In this paper, the distribution of hydraulic losses during the recovery of rotating kinetic energy in two kinds of pumping chambers (guide vane and volute) of mixed-flow pumps were compared and analyzed using entropy production theory and CFD technology. The following conclusions were drawn:

(1) The efficiency and head under the volute scheme are higher than that under the guide vanes scheme, within Q = 800–1200 m³/h, but the efficiency and head under the volute scheme are lower than that under the guide vanes scheme, within Q = 1200–1600 m³/h.

(2) Compared with the RSI between impeller and volutes, the RSI between the impeller and guide vanes is stronger, which lead to high TEPR and velocity losses near the hub side of the impeller outlet, under small and design flow rates.

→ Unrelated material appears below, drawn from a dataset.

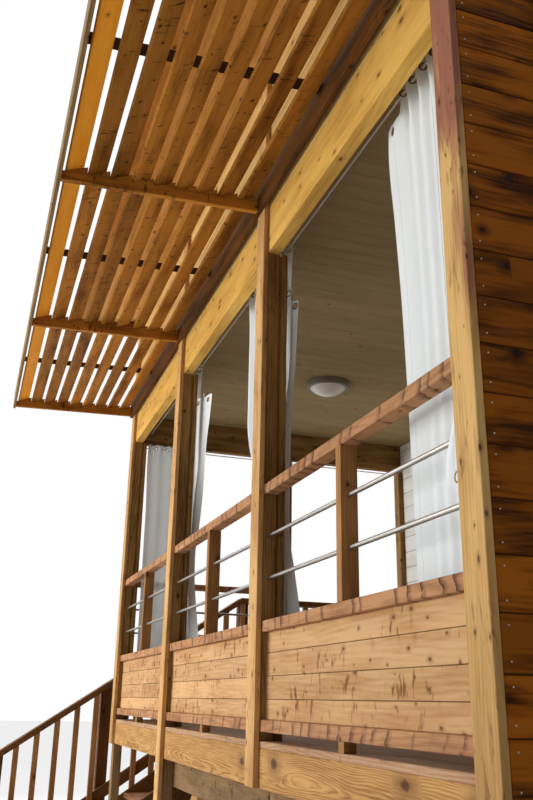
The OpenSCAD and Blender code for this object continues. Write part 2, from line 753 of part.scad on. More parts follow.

(3) Under small and design flow rates, the area of a high TEPR and the recovery efficiency of kinetic energy in the guide vanes are larger and lower than that in the volute, respectively, due to the serious flow separation near the suction side of the vanes. Under a large flow rate, the recovery efficiency of kinetic energy of the volute is lower than that of the guide vanes, caused by the backflow and high TEPR near the outlet of the volute.

(4) The area of a high TEPR caused by backflow in the outlet pipe under the guide vanes scheme is higher at 800m³/h and 1200 m³/h, but that under the volute scheme is higher under 1600 m³/h.

These results can provide a reference for the optimal design of mixed-flow pumps with a volute.